[Object data in JSON]
================================

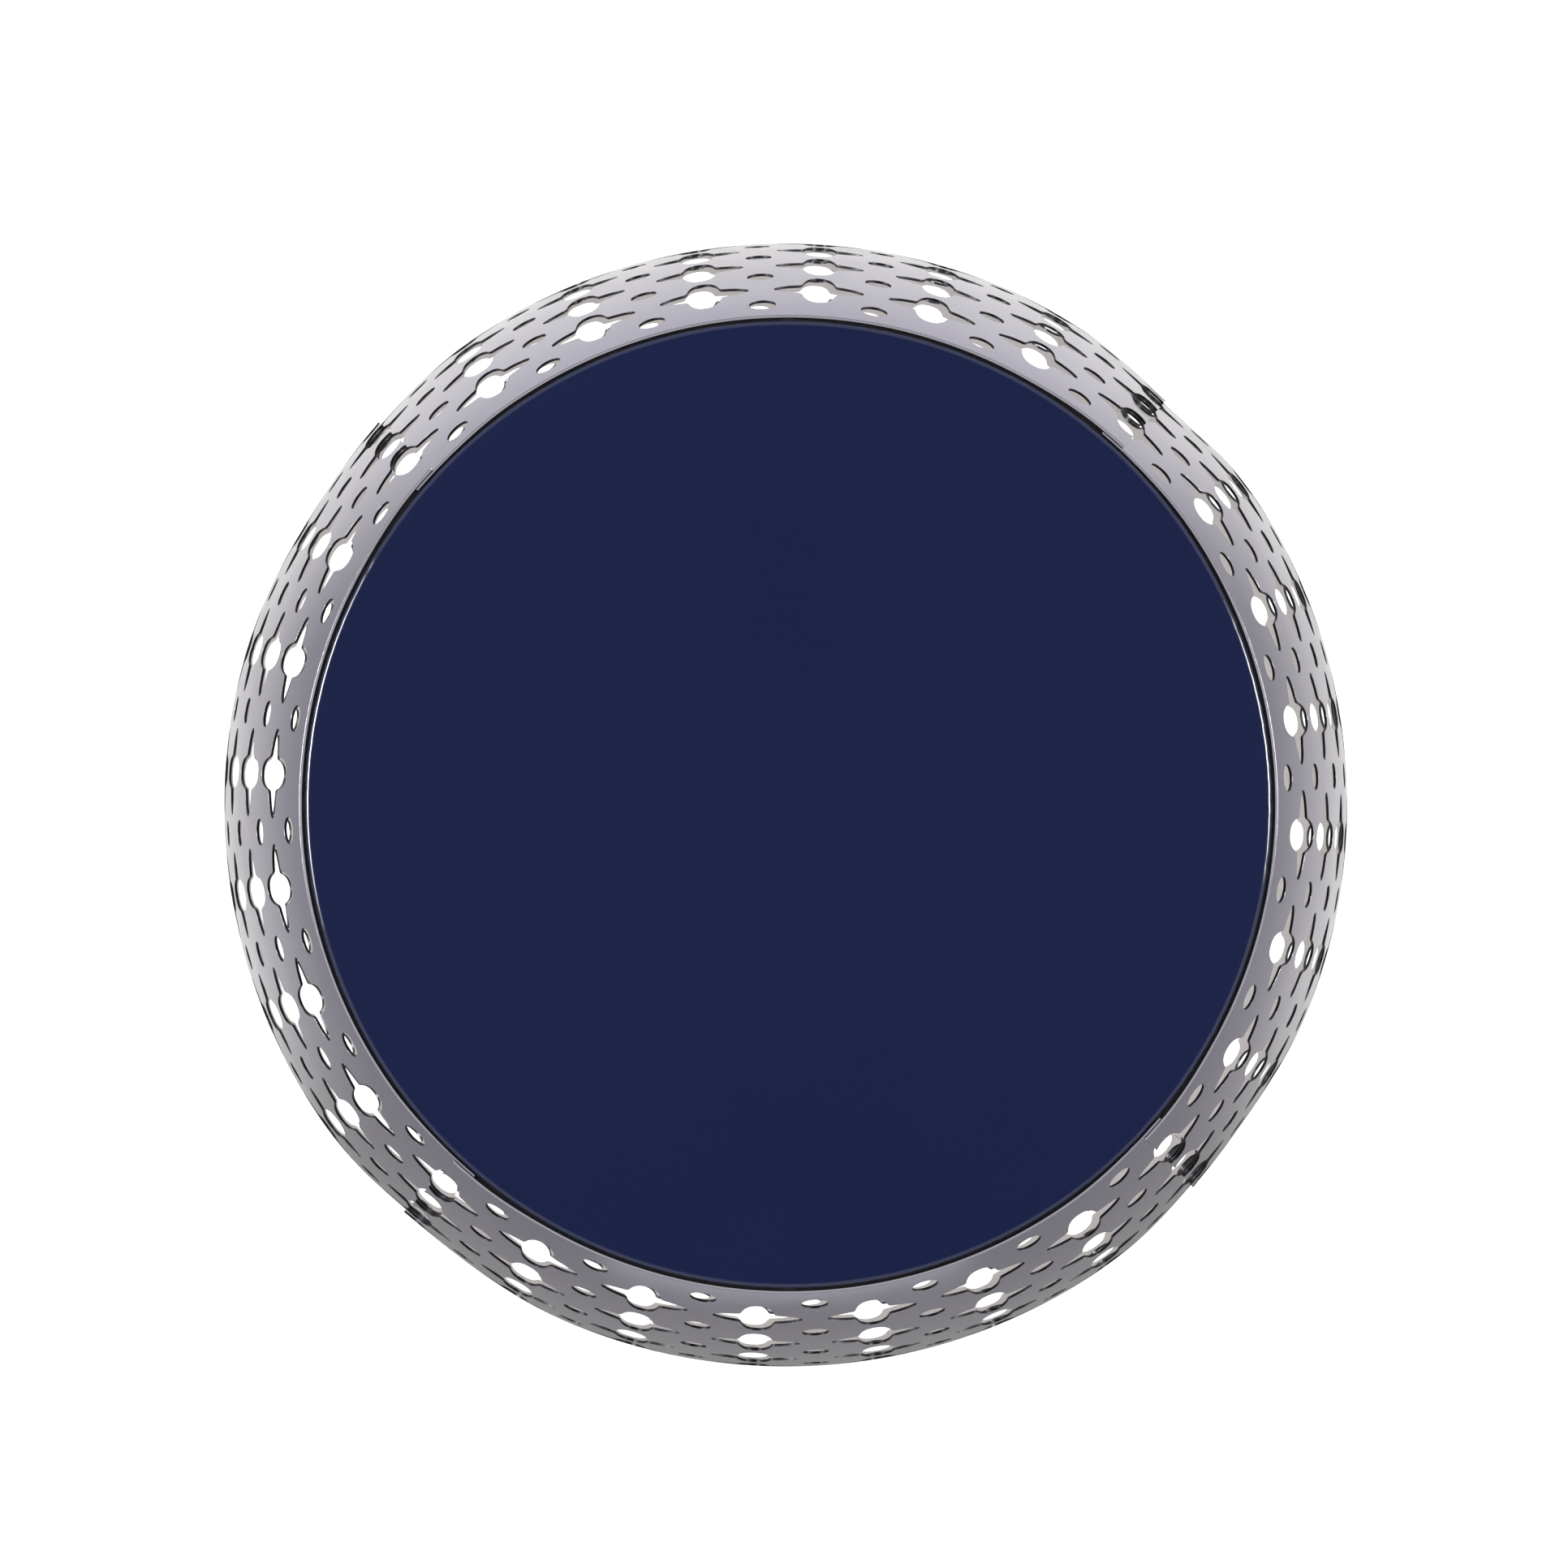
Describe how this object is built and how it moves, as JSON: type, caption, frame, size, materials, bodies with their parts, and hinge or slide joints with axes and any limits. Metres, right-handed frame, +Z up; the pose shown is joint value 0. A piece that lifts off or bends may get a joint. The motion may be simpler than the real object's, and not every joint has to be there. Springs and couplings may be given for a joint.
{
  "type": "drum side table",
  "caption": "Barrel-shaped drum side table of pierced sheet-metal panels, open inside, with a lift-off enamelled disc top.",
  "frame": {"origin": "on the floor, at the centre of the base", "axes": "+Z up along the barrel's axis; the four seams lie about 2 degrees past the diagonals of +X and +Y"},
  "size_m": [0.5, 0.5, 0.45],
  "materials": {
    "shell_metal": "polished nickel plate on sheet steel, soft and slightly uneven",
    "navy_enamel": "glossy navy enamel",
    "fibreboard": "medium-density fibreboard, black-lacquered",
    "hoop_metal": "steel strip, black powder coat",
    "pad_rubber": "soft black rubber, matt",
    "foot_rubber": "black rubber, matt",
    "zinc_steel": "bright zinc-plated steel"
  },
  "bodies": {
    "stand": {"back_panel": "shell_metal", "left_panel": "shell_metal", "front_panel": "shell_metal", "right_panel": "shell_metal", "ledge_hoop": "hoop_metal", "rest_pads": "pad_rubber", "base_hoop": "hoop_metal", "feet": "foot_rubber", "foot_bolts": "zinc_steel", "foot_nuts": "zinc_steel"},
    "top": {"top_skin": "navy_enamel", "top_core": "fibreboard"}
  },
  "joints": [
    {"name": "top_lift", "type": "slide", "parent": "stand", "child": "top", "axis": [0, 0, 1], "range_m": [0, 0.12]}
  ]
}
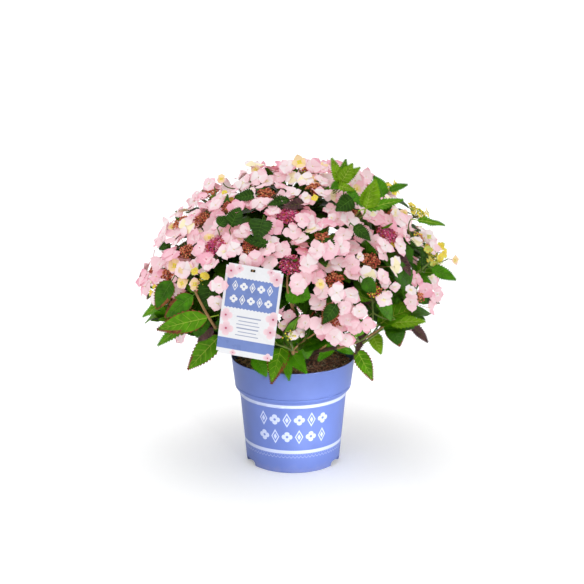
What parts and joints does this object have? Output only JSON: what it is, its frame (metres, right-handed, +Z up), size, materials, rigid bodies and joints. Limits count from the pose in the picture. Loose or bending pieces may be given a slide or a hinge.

================================

**WHAT TO DO**
Copy down every line of the entries containing the word "with".

**OUTPUT FOR THIS EXERCISE**
Describe how this object is built and how it moves, as JSON: type, caption, frame, size, materials, bodies with their parts, and hinge or slide joints with axes and any limits. Metres, right-handed frame, +Z up; the pose shown is joint value 0. A piece that lifts off or bends may get a joint. The motion may be simpler than the real object's, and not every joint has to be there. Springs and couplings may be given for a joint.
  "caption": "Barrel-shaped drum side table of pierced sheet-metal panels, open inside, with a lift-off enamelled disc top.",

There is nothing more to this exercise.